The boos from the fans increase from Tommy's jab at them.
What? Angry because it's true? That's just what I thought. But for some reason, you've got a guy like Adam Devlin, who claims to wrestle for you people. He does this for the love of the sport, and nothing more. I recall him saying about a month ago that he'd do this for free if he needed to. Proof positive that the man's a couple ounces short of a gallon. This is a billion dollar...BILLION...DOLLAR...business. I travel from show to show in the lap of luxury. I rent out the finest hotels. Eat the finest food. And why? Because of the money I make as an XWA wrestler. So why for the life of me does Adam pride himself on being so humble? I'm still trying to figure that out. He's managed to beat me our last two matches. And yes it urks me, but when you think of it, Adam Devlin should be the one pissed.
You've got guys who've done less for this company getting all kinds of opportunities. Guys who think you get a hammer lock from Home Depot getting title shots. And then there's you Adam, probably one of the best pound for pound wrestlers on roster, and what are you getting? Nothing. I'm already where I wanna be. Come November, I complete this chapter of my career by beating flames out of STE and whatever other two chumps get in the ring with me and become XWA World Champion. But what do you have, Adam? Yea...my point exactly.

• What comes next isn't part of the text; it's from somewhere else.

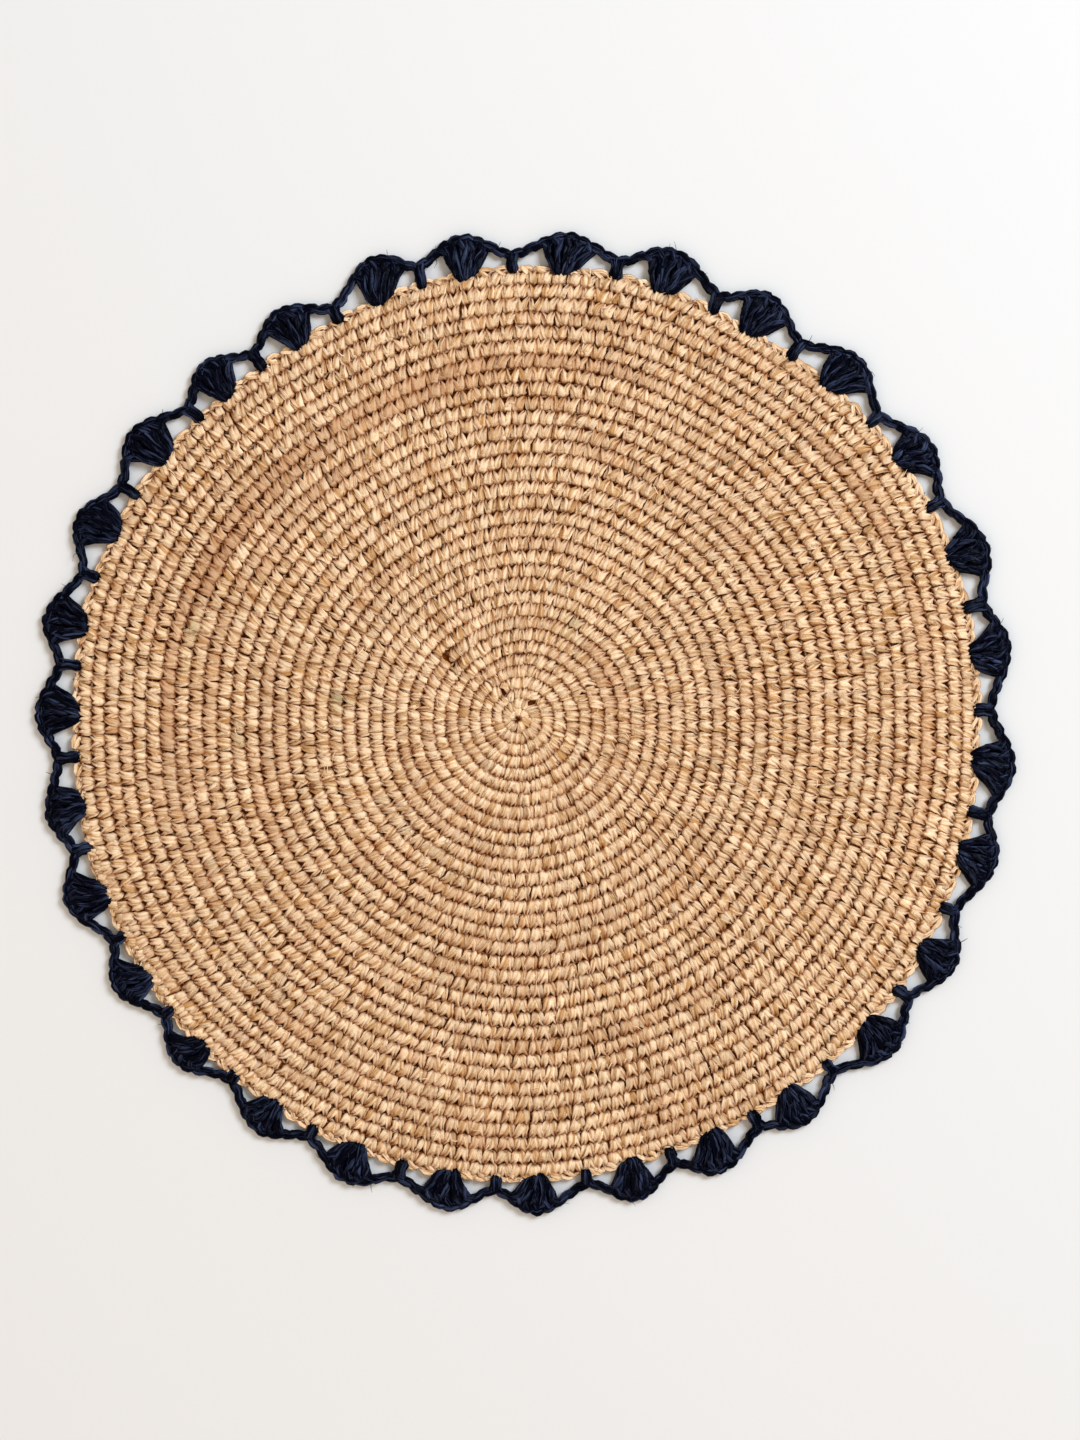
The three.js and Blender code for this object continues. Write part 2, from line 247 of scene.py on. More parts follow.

Tommy grins as he continues to dig in.
It's time we put an end to this, Adam. One more match. This time for all the marbles. Yea, you're ahead of me head to head, but tonight it's not about individual records. It's about that stupid pride of yours. It's about breaking that iron will of yours. And I can't think of any better a way to break an iron will then in a STEEL CAGE. And wouldn't you know it? There's one hanging over the ring tonight. How convenient? Maybe me putting your skull into some solid steel will knock some sense into your god damn ass.
Tommy continues to grin, but his expression changes once Adam's music hits the PA.